▸ **What is being asked**
Copy each line below that includes "from".

▸ **Recorded data**
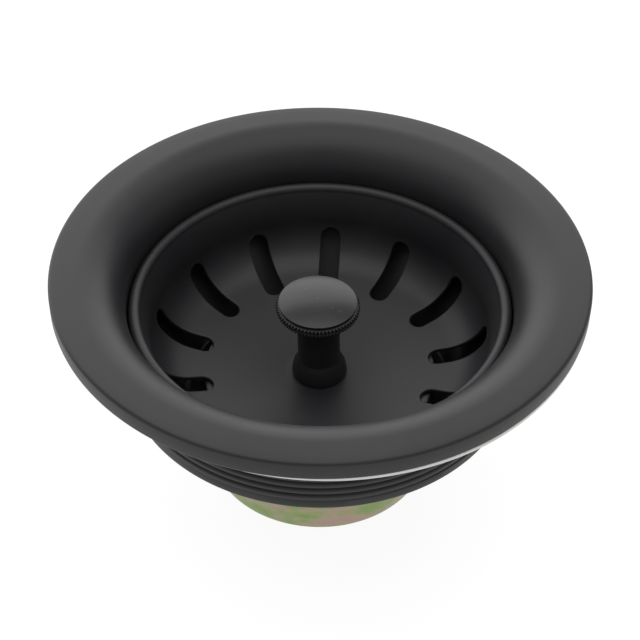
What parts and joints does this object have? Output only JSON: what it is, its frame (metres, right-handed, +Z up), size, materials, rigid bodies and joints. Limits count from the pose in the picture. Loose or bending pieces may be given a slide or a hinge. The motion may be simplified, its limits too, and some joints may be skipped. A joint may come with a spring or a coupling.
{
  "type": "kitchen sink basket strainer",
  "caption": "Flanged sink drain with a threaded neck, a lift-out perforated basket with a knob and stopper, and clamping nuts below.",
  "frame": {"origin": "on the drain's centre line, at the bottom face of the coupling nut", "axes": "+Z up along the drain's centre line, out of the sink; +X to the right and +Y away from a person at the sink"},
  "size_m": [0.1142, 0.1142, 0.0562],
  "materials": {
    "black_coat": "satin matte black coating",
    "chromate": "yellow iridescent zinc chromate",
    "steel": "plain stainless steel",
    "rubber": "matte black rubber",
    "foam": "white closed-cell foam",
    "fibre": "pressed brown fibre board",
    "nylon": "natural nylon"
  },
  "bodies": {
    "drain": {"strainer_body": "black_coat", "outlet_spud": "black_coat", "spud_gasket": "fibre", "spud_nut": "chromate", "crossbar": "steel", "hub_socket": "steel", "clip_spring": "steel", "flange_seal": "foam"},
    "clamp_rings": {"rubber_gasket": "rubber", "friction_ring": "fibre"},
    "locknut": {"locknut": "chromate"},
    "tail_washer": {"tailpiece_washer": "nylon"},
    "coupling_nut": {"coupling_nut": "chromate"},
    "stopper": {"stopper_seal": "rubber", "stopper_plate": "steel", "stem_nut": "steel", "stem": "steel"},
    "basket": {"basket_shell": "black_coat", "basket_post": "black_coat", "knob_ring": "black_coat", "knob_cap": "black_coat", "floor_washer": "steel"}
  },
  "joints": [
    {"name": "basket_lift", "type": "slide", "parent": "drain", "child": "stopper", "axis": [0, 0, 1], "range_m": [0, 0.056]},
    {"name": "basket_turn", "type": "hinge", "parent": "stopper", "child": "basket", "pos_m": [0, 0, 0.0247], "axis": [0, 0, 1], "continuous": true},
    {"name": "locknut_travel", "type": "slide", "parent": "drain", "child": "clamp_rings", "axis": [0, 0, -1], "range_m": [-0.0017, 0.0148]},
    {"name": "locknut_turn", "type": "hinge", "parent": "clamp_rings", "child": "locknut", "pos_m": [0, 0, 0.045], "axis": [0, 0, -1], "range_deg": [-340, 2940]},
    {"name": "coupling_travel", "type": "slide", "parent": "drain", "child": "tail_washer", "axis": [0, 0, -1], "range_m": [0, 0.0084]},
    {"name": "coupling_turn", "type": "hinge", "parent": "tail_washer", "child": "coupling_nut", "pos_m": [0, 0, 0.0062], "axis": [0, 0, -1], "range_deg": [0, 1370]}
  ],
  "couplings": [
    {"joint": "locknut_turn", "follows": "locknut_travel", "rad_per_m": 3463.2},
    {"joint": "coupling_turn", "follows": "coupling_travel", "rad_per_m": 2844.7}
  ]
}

▸ **Answer below**
What parts and joints does this object have? Output only JSON: what it is, its frame (metres, right-handed, +Z up), size, materials, rigid bodies and joints. Limits count from the pose in the picture. Loose or bending pieces may be given a slide or a hinge. The motion may be simplified, its limits too, and some joints may be skipped. A joint may come with a spring or a coupling.
  "frame": {"origin": "on the drain's centre line, at the bottom face of the coupling nut", "axes": "+Z up along the drain's centre line, out of the sink; +X to the right and +Y away from a person at the sink"},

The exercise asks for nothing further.